Fortunately, prayers and positive thinking work in Oklahoma. Not a minute later another buck moved in the trees. Again it was off to my right, again it was heading for the same river passageway—and it was a nice, mature whitetail. I took my shot and he ran 40 yards and dropped.

In the distance I saw Clint driving toward my stand. More than a few points were sticking up and out of the truck bed, meaning both Paul and John had scored. We were three for three—and all within the past hour. As we pulled away from my hunt area, there was ol’ Double-beam standing under that same patch of trees. I snapped his photo just before he split.

Back in camp, Brian said he still hadn’t gotten his buck so he returned to the stand after lunch while the rest of us warmed up on the range with S&W handguns then headed for ground blinds to hunt hogs. From North America to Africa, Paul, Bill and Gary had quite a few critters under their belts with big-bored S&W revolvers like the Model 500 in .460 and .500 S&W Mag. I silently wished I were in their league and again started to feel like a bad@## as I fired the big and heavy S&W .460. But I remembered to zip it.

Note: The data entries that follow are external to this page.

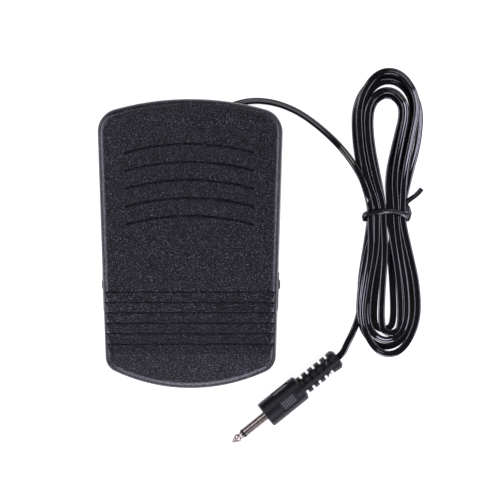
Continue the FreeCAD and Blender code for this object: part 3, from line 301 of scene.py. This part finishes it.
def drawn_line(points):
    """Points along a smooth NURBS line, in metres, from control points in millimetres."""
    curve = bpy.data.curves.new("line", "CURVE")
    curve.dimensions = "3D"
    spline = curve.splines.new("NURBS")
    spline.points.add(len(points) - 1)
    for point, place in zip(spline.points, points):
        point.co = (*(c * MM for c in place), 1.0)
    spline.order_u = SPLINE_ORDER
    spline.use_endpoint_u = True
    spline.resolution_u = SPLINE_STEPS
    holder = bpy.data.objects.new("line", curve)
    bpy.context.scene.collection.objects.link(holder)
    bpy.context.view_layer.update()
    drawn = bpy.data.meshes.new_from_object(holder)
    line = [v.co.copy() for v in drawn.vertices]
    bpy.data.meshes.remove(drawn)
    bpy.data.objects.remove(holder)
    return line


out_runs = [hank_point(-7.6, -14.0, 0.95), hank_point(-9.4, -26.0, 0.95)]
control = [tuple(EXIT)] + LEAD_IN + hank_points() + out_runs + LEAD_OUT
control += [tuple(plug_tail + plug_axis * STRAIGHT_TAIL), tuple(plug_tail)]
cord_path = drawn_line(control)
cord_length = sum((b - a).length for a, b in zip(cord_path, cord_path[1:]))
print("control points", len(control), "points along", len(cord_path), "length", round(cord_length, 4), "m")

# %% [markdown]
# A flat cord never lies quite flat: it rolls a little as it goes, and that makes the light run along it
# in long streaks that come and go. So the flat section turns about the line. It lies flat at the waist,
# where the tie holds it down, leans by 3 to 18 degrees in the loops, most where the strands crowd side
# by side, and by 20 degrees where it leaves the pedal. The section's top is flat, with a shallow groove
# between the conductors, and its rounded edges catch the light as thin lines.

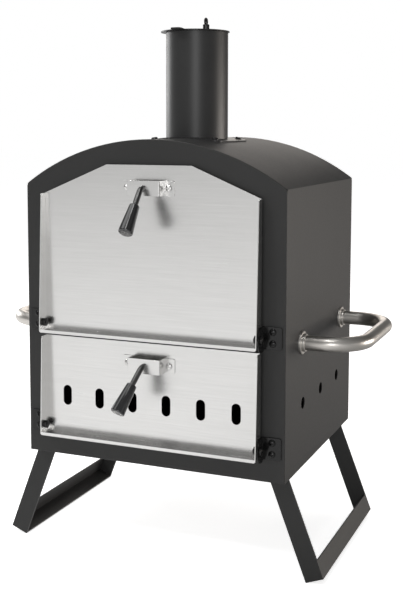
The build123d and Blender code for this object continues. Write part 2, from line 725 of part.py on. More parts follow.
def flue_plate():
    """A square flange rolled to the arch's curve."""
    outer = Circle(ARCH_RADIUS + FLUE_PLATE_THICK)
    inner = Circle(ARCH_RADIUS)
    y_range = (FLUE_SETBACK - FLUE_PLATE / 2, FLUE_SETBACK + FLUE_PLATE / 2)
    rolled = slab_y(Pos(0, ARCH_CENTRE) * (outer - inner), y_range)
    square = Pos(0, FLUE_SETBACK) * RectangleRounded(FLUE_PLATE, FLUE_PLATE, FLUE_PLATE_CORNER)
    rolled &= slab_z(square, (SHOULDER_HEIGHT, ARCH_TOP + 2 * FLUE_PLATE_THICK))
    rolled -= bar_z(FLUE_DIAMETER / 2, (SHOULDER_HEIGHT, FLUE_TOP), 0, FLUE_SETBACK)
    for spot in flue_bolt_locations(ARCH_RADIUS):
        rolled -= spot * Cylinder(SHANK_RADIUS + HOLE_FIT, 6 * FLUE_PLATE_THICK)
    return rolled


def flue_tube():
    """The flue, cut to the arch at its foot."""
    z_range = (SHOULDER_HEIGHT, FLUE_TOP)
    tube = bar_z(FLUE_DIAMETER / 2, z_range, 0, FLUE_SETBACK)
    tube -= bar_z(FLUE_BORE / 2, (z_range[0] - 1, z_range[1] + 1), 0, FLUE_SETBACK)
    return tube - bar_y(ARCH_RADIUS, (0, BODY_DEPTH), 0, ARCH_CENTRE)


def flue_bolts():
    screw = pan_screw(FLUE_PLATE_THICK + SHEET + NUT_HEIGHT + THREAD_END)
    spots = flue_bolt_locations(ARCH_RADIUS + FLUE_PLATE_THICK + RESTING_GAP)
    return [spot * screw for spot in spots]


def flue_nuts():
    nut = hex_nut(SHANK_RADIUS + HOLE_FIT)
    drop = SHEET + NUT_HEIGHT + RESTING_GAP
    return [spot * nut for spot in flue_bolt_locations(ARCH_RADIUS - drop)]


def damper_lug():
    """A tongue welded inside the flue that carries the lid's pivot."""
    wall = bar_z(FLUE_BORE / 2, (FLUE_TOP - LUG_THICK, FLUE_TOP), 0, FLUE_SETBACK)
    y_range = (PIVOT_Y - LUG_LENGTH / 2, FLUE_SETBACK + FLUE_BORE)
    tongue = block((-LUG_WIDTH / 2, LUG_WIDTH / 2), y_range, (FLUE_TOP - LUG_THICK, FLUE_TOP))
    return (wall & tongue) - bar_z(
        DAMPER_BOLT / 2 + HOLE_FIT, (FLUE_TOP - 2 * LUG_THICK, FLUE_TOP + 1), 0, PIVOT_Y
    )


def damper_lid():
    """A flat lid with a bent-up thumb tab, swung a few degrees from square."""
    z_range = (LID_UNDERSIDE, LID_UNDERSIDE + LID_THICK)
    lid = bar_z(LID_DIAMETER / 2, z_range, 0, FLUE_SETBACK)
    front = FLUE_SETBACK - LID_DIAMETER / 2
    tab_face = RectangleRounded(LID_TAB_WIDTH, 2 * LID_TAB_LENGTH, LID_TAB_WIDTH * 0.3)
    tab = extrude(tab_face, amount=LID_THICK)
    tab = Pos(0, front + 2, LID_UNDERSIDE) * Rot(-LID_TAB_LIFT, 0, 0) * tab
    tab -= block((-LID_TAB_WIDTH, LID_TAB_WIDTH), (front + 2, FLUE_SETBACK), (0, FLUE_TOP * 2))
    lid += tab
    lid -= bar_z(DAMPER_BOLT / 2 + RUNNING_FIT, (z_range[0] - 1, z_range[1] + 1), 0, PIVOT_Y)
    pivot = Axis((0, PIVOT_Y, 0), (0, 0, 1))
    return lid.rotate(pivot, -LID_SWUNG)


def damper_bolt():
    """A hexagon bolt up through the lug, the lid and the spacer, into the eye nut."""
    low = FLUE_TOP - LUG_THICK
    high = EYE_NUT_SEAT + EYE_THREAD_DEPTH - MOVING_GAP
    head = extrude(
        RegularPolygon(DAMPER_BOLT_FLATS / 2, 6, major_radius=False), amount=-DAMPER_BOLT_HEAD
    )
    return Pos(0, PIVOT_Y, low) * head + bar_z(DAMPER_BOLT / 2, (low, high), 0, PIVOT_Y)


def damper_spacer():
    low = EYE_NUT_SEAT - DAMPER_SPACER
    sleeve = bar_z(DAMPER_SPACER_DIAMETER / 2, (low, EYE_NUT_SEAT), 0, PIVOT_Y)
    return sleeve - bar_z(DAMPER_BOLT / 2 + HOLE_FIT, (low - 1, EYE_NUT_SEAT + 1), 0, PIVOT_Y)


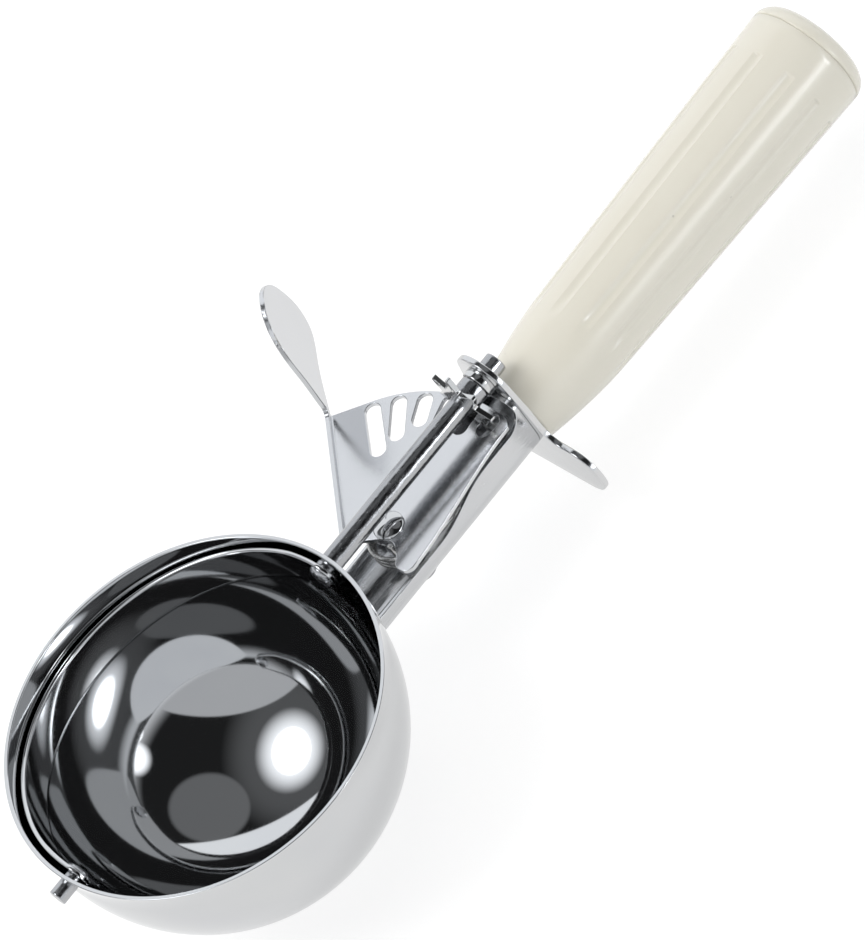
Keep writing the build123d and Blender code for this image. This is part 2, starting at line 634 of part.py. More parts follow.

In my ground blind I watched birds and squirrels, but no hogs—until it was too dark to shoot at the noisy black blobs squealing and grunting around the feeder 50 yards in front of me. Considering their exploding populations (thanks to a sow’s ability to have hundreds of hogs in its 6-to 8-year life span) and the amount of damage they cause, I yearned to pull the trigger but struggled to make heads or tails, literally. Maybe it was a good thing the headlights in the distance meant my ride was coming.

As it turns out, the hog hunters got skunked—but the deer hunter got a hog. Brian dropped a whopper—his first hog—a huge, jet-black sow. He never did get a deer. But he had one heck of a time with an M&P 15. Come to think of it, we all did. I think I’m beginning to like hunting with an AR. Maybe I’m not bad, but I now know where the new “bang for the buck” comes from these days—it’s in hunting with an AR.